The potential improvement of the US relations with Iran is another issue. Russian experts and policymakers traditionally believe that the beginning of the normalization of the US-Iranian dialogue will inevitably lead to Tehran’s distancing from Moscow. Taking into account the involvement of Iran in the regional affairs (including that of related to the situation in the Caucasus and Central Asia), Kremlin does not want the Islamic republic to fall out of the sphere of Russian influence. However, the authorities of Russia have already got signals from Tehran that the window of opportunities for the further development of Russo-Iranian friendly relations may be closed: in the mid-August 2013, Putin’s visit to the IRI was cancelled by the Iranian side.
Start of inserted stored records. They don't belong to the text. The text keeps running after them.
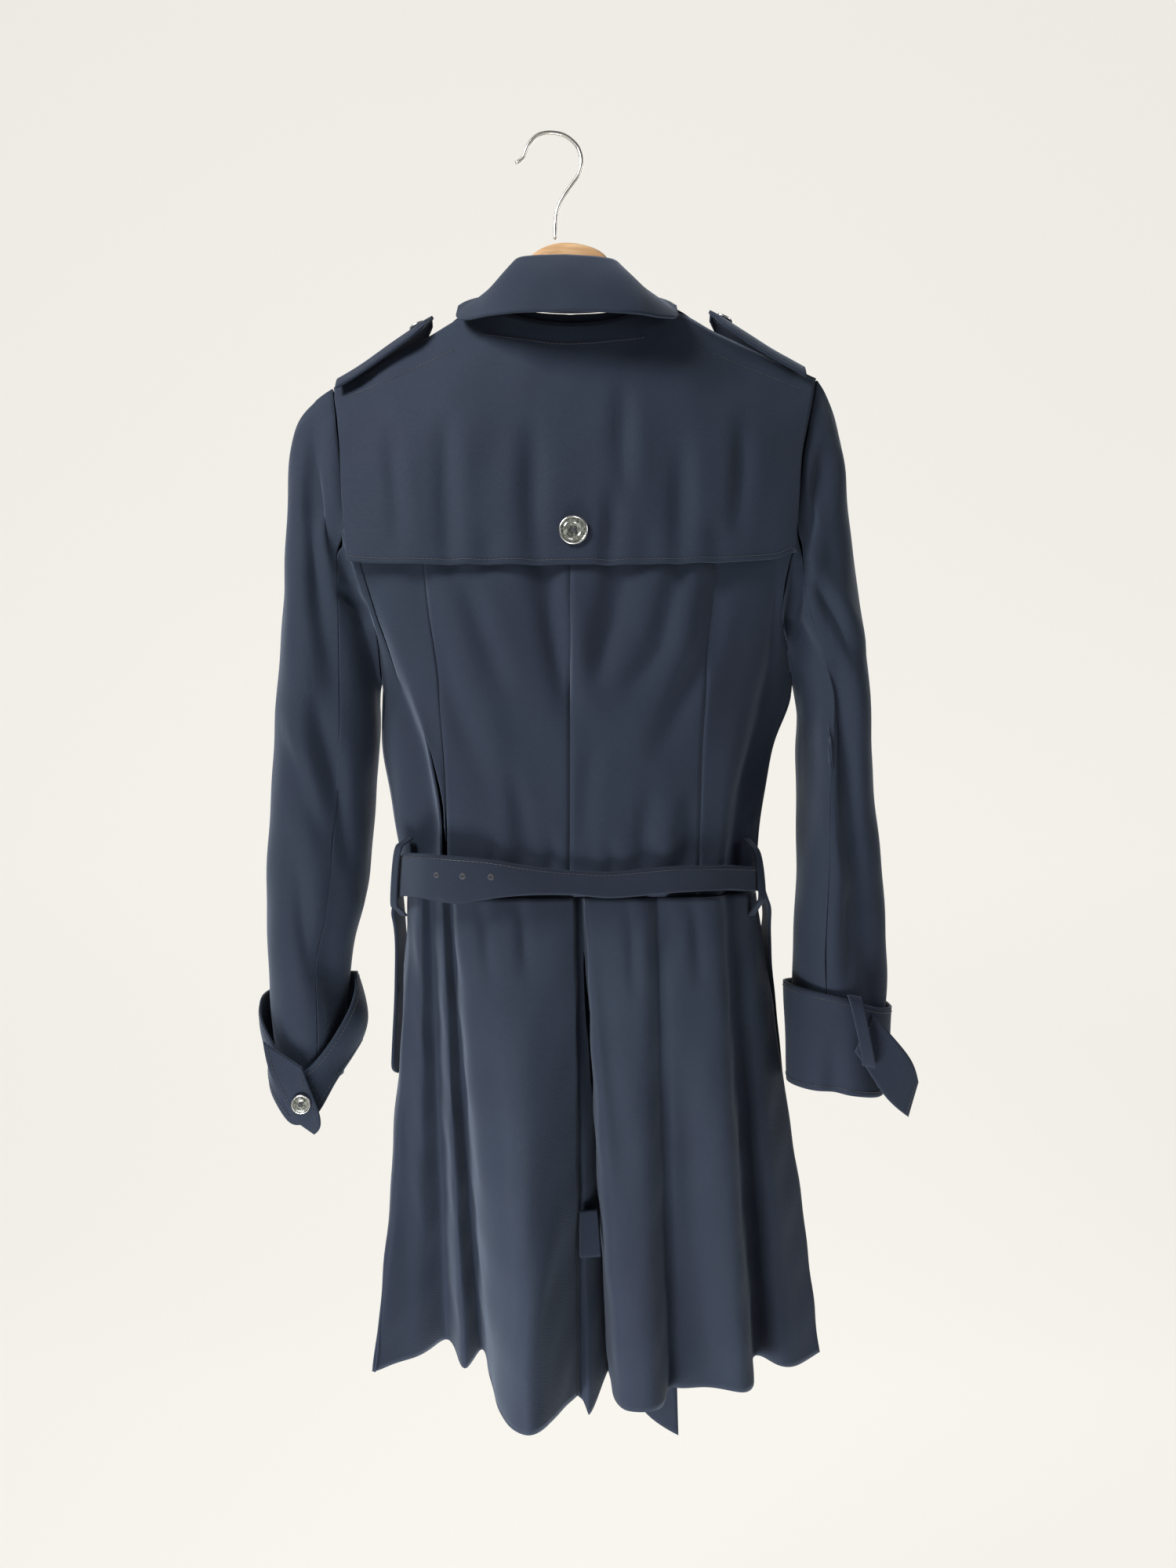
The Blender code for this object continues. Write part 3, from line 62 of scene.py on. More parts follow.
# %% sizes
MM = 0.001
CENTRE = 17           # the coat's own centre line
CLOTH = 1.5           # one layer of gabardine
DOUBLE = 2.2          # two layers stitched together
STITCH = 2.6          # length of one stitch
STITCH_STEP = 3.4     # from the start of one stitch to the next
STITCH_RADIUS = 0.26
STITCH_RISE = 0.22    # how far a stitch's middle stands off the cloth
SAME_POINT = 0.02     # corners nearer than this are one corner
FINE = 3
print("fineness of the sheets:", FINE)

# %% [markdown]
# ## From a wall to a sheet
# A wall in the frame is a closed box of loose triangles: an outer skin, an inner skin and a thin rim.
# For the looks one skin is enough, because a Solidify modifier can give the thickness back later. So
# the triangles are merged, the faces of the rim are found by their short edges and taken away, and of
# the two skins left the one that faces away from the garment's middle is kept.

# %% take the outer skin of a wall
RIM = 3.1 * MM    # an edge shorter than this crosses the wall's thickness


def merged_copy(name):
    bm = bmesh.new()
    bm.from_mesh(nodes[name].data)
    bmesh.ops.remove_doubles(bm, verts=bm.verts, dist=SAME_POINT * MM)
    return bm


def skins(bm):
    """The separate pieces of surface in a mesh, as lists of faces."""
    left = set(bm.faces)
    found = []
    while left:
        edge_of = [left.pop()]
        group = []
        while edge_of:
            face = edge_of.pop()
            group.append(face)
            for edge in face.edges:
                for other in edge.link_faces:
                    if other in left:
                        left.remove(other)
                        edge_of.append(other)
        found.append(group)
    return found


def outer_skin(name, inward_point):
    bm = merged_copy(name)
    rim = [f for f in bm.faces if any(e.calc_length() < RIM for e in f.edges)]
    bmesh.ops.delete(bm, geom=rim, context="FACES_ONLY")
    loose = [e for e in bm.edges if not e.link_faces]
    bmesh.ops.delete(bm, geom=loose, context="EDGES")
    groups = sorted(skins(bm), key=len, reverse=True)[:2]

    def facing_out(group):
        total = 0
        for face in group:
            middle = face.calc_center_median()
            total += face.calc_area() * face.normal.dot(middle - inward_point(middle))
        return total

    keep = set(max(groups, key=facing_out))
    bmesh.ops.delete(bm, geom=[f for f in bm.faces if f not in keep], context="FACES")
    bmesh.ops.join_triangles(bm, faces=bm.faces, angle_face_threshold=3.1, angle_shape_threshold=3.1,
                             cmp_seam=False, cmp_sharp=False, cmp_uvs=False, cmp_vcols=False,
                             cmp_materials=False)
    return bm


def middle_of_body(point):
    return Vector((CENTRE * MM, 0.01, point.z))


# %% [markdown]
# ## Smoothing without shrinking
# A Subdivision Surface rounds the coarse skin off beautifully, but it also pulls the surface inside its
# control points, and a pleat would lose a third of its depth. The cure is an old modeller's trick: look
# how far each point was pulled in, push it out by as much, and subdivide again.

# %% a smooth sheet that still passes through the wall's own points
def subdivided(mesh, levels):
    thing = bpy.data.objects.new("working_sheet", mesh)
    bpy.context.scene.collection.objects.link(thing)
    smooth = thing.modifiers.new("smooth", "SUBSURF")
    smooth.levels = smooth.render_levels = levels
    smooth.boundary_smooth = "PRESERVE_CORNERS"
    seen = thing.evaluated_get(bpy.context.evaluated_depsgraph_get())
    fine = bpy.data.meshes.new_from_object(seen)
    bpy.data.objects.remove(thing)
    return fine


def points_of(mesh):
    points = np.empty(len(mesh.vertices) * 3)
    mesh.vertices.foreach_get("co", points)
    return points.reshape(-1, 3)


def normals_of(mesh):
    ways = np.empty(len(mesh.vertices) * 3)
    mesh.vertices.foreach_get("normal", ways)
    return ways.reshape(-1, 3)


def move_points(mesh, points):
    mesh.vertices.foreach_set("co", points.reshape(-1))
    mesh.update()


def smooth_sheet(bm, name, levels=FINE):
    mesh = bpy.data.meshes.new(name)
    bm.to_mesh(mesh)
    bm.free()
    wanted = points_of(mesh)
    guide = wanted.copy()
    for _ in range(2):
        pulled = points_of(subdivided(mesh, 2))[:len(wanted)]
        guide = guide + 0.8 * (wanted - pulled)
        move_points(mesh, guide)
    fine = subdivided(mesh, levels)
    fine.name = name
    return fine

# %% [markdown]
# ## Creases
# Cloth bends in soft troughs with a fuller roll of cloth beside each one. A crease is chalked with a
# start, a middle and an end, a half width, and how deep its trough is; a negative depth makes a ridge.
# `full_side` says on which side the cloth swells: 1 is to the left going down the crease, -1 to the
# right. A long crease fades at both ends, and it only works on cloth that faces the same way.

# %% press creases into a sheet
BACKWARD, FORWARD = -1, 1


def chalked(points):
    """Each point as across-from-centre and drop, in millimetres."""
    return np.stack([points[:, 0] / MM - CENTRE, -points[:, 2] / MM], axis=-1)


def crease_height(flat, crease):
    _, across_1, drop_1, across_2, drop_2, across_3, drop_3, half_width, depth, full_side = crease
    start, middle, end = (np.array(p, float) for p in
                          ((across_1, drop_1), (across_2, drop_2), (across_3, drop_3)))
    best = np.full(len(flat), 1e9)
    signed = np.zeros(len(flat))
    share = np.zeros(len(flat))
    for begin, finish, offset in ((start, middle, 0.0), (middle, end, 0.5)):
        run = finish - begin
        t = np.clip(((flat - begin) @ run) / (run @ run), 0, 1)
        gap = flat - (begin + t[:, None] * run)
        away = np.linalg.norm(gap, axis=1)
        nearer = away < best
        side = np.sign(run[0] * gap[:, 1] - run[1] * gap[:, 0])
        best = np.where(nearer, away, best)
        signed = np.where(nearer, -side * away, signed)
        share = np.where(nearer, offset + 0.5 * t, share)
    fade = np.sin(np.pi * np.clip(share, 0.02, 0.98)) ** 0.7
    trough = np.exp(-((best / half_width) ** 2))
    roll = 0.45 * np.exp(-(((signed - full_side * 1.9 * half_width) / (1.3 * half_width)) ** 2))
    return depth * fade * (roll * (full_side != 0) - trough)


def press(mesh, creases, facing):
    points, ways = points_of(mesh), normals_of(mesh)
    flat = chalked(points)
    height = np.zeros(len(points))
    for crease in creases[1:]:
        height += crease_height(flat, crease)
    height *= np.clip((facing * ways[:, 1] + 0.15) / 0.5, 0, 1)
    move_points(mesh, points + MM * height[:, None] * ways)


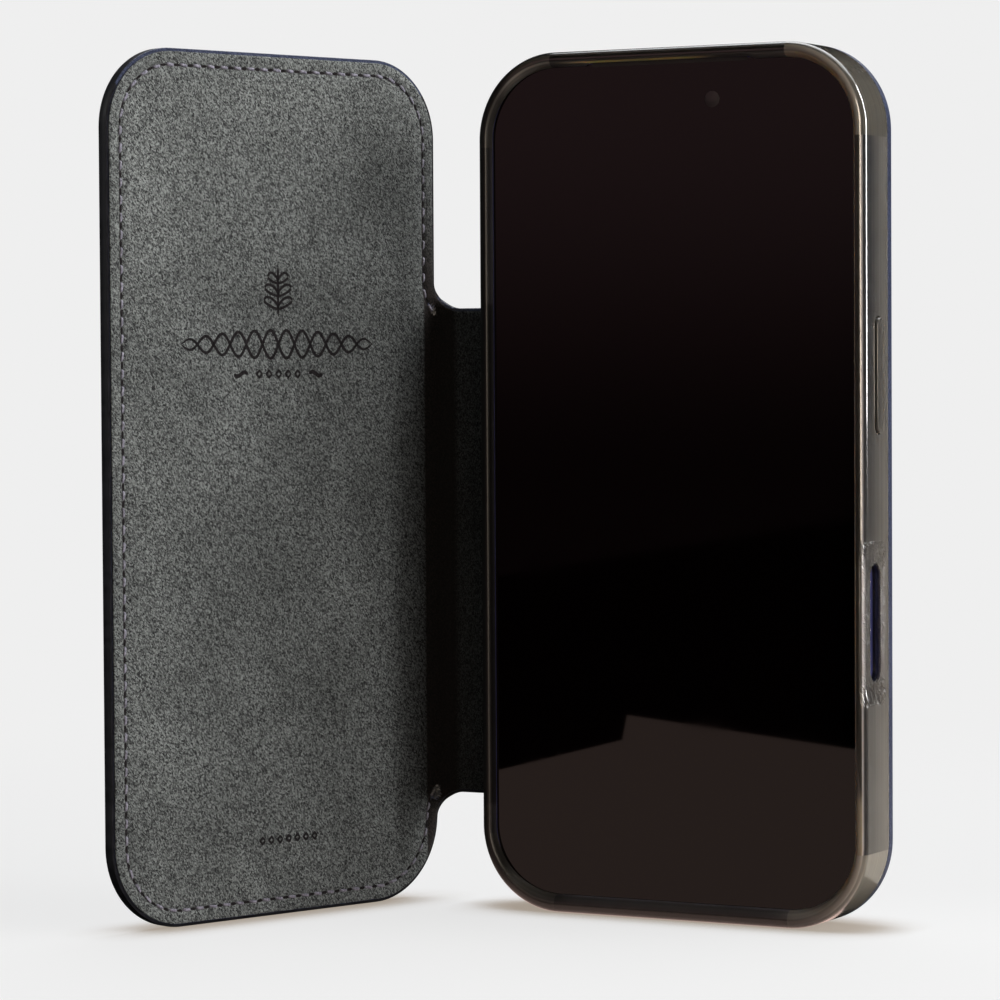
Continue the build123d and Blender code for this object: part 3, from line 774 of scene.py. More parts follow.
def edge_tone(tone, outward):
    """A band marked TOP_ONLY is leather along the top and painted edge elsewhere; keeping the leather to the
    top is painted light.
    """
    if tone != TOP_ONLY:
        return tone
    return 0 if outward[1] > FACING_UP else 1


def columns_for(u_low, u_high):
    """Close columns through the folds and wider ones elsewhere."""
    columns = np.unique(np.round(np.concatenate([np.arange(*run) for run in COLUMN_RUNS]), 3))
    return columns[(columns > u_low + COLUMN_MARGIN) & (columns < u_high - COLUMN_MARGIN)]


SPLIT_U = -5.2
CASE_END_U = FOLD_START_U - ((-CASE_HALF + 0.7) - SPINE_START_X)
LINING_SHARE = 0.14
SEAM_INSET = 2.95
GROOVE = ((3.45, 0.0), (3.20, 0.05), (2.95, 0.12), (2.70, 0.05), (2.45, 0.0))


def leather_levels():
    """From the hidden face under the lining, round the painted edge, to the outside."""
    hidden = [(4.0, LINING_SHARE), (0.5, LINING_SHARE)]
    edge = [(0.08, LINING_SHARE), (0.0, LINING_SHARE + 0.05), (0.0, 0.55), (0.0, 0.90)]
    edge += [(0.04, 0.95), (0.13, 0.985), (0.30, 1.0)]
    seam = [(inset, 1.0 - dip) for inset, dip in reversed(GROOVE)]
    levels = hidden + edge + seam
    # Painted light: the shelf is navy leather where it faces up and black edge paint at the sides.
    tones = [0, TOP_ONLY, TOP_ONLY, 1, 1, 1] + [0] * (len(levels) - 6)
    return levels, tones


def lining_levels():
    hidden = [(3.2, LINING_SHARE), (0.72, LINING_SHARE)]
    edge = [(0.62, LINING_SHARE * 0.8), (0.60, LINING_SHARE * 0.35), (0.66, 0.02), (0.82, 0.0)]
    levels = hidden + edge + [(inset, dip) for inset, dip in reversed(GROOVE)]
    return levels, [1, 1, 1] + [0] * (len(levels) - 3)


def skins():
    """The leather and its lining: one pair from mid-spine over the cover, one from the case to mid-spine."""
    pieces = {}
    sides = {
        "cover": (cover_outline(SPLIT_U), columns_for(SPLIT_U, COVER_W)),
        "spine": (spine_strip_outline(CASE_END_U, SPLIT_U), columns_for(CASE_END_U, SPLIT_U)),
    }
    for side, (outline, columns) in sides.items():
        levels, tones = leather_levels()
        leather, lining = ([MATERIALS[kind], MATERIALS["edge"]] for kind in ("leather", "microfibre"))
        name = f"{side}_leather_skin"
        pieces[side, "leather"] = layered_sheet(name, outline, levels, columns, leather, tones)
        levels, tones = lining_levels()
        name = f"{side}_microfibre_sheet"
        pieces[side, "lining"] = layered_sheet(name, outline, levels, columns, lining, tones)
    return pieces


def crossing_blend(piece, part):
    """Bakes a piece of the skin's place into its mesh, whichever part it is; nothing bends it with the fold.
    """
    if part == "cover":
        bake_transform(piece)
    else:
        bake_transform(piece)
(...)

Subsequently, Moscow was compelled to intensify its foreign policy on the Iranian direction. Yet, there are no guarantees that these efforts will bring long-lasting results.
All in all, the evolution of the US foreign policy is able to change the geometry of political relations in the Persian Gulf region. These changes, in turn, are capable to present Russia with new challenges and opportunities that can either strengthen Moscow positions in the region or weaken them.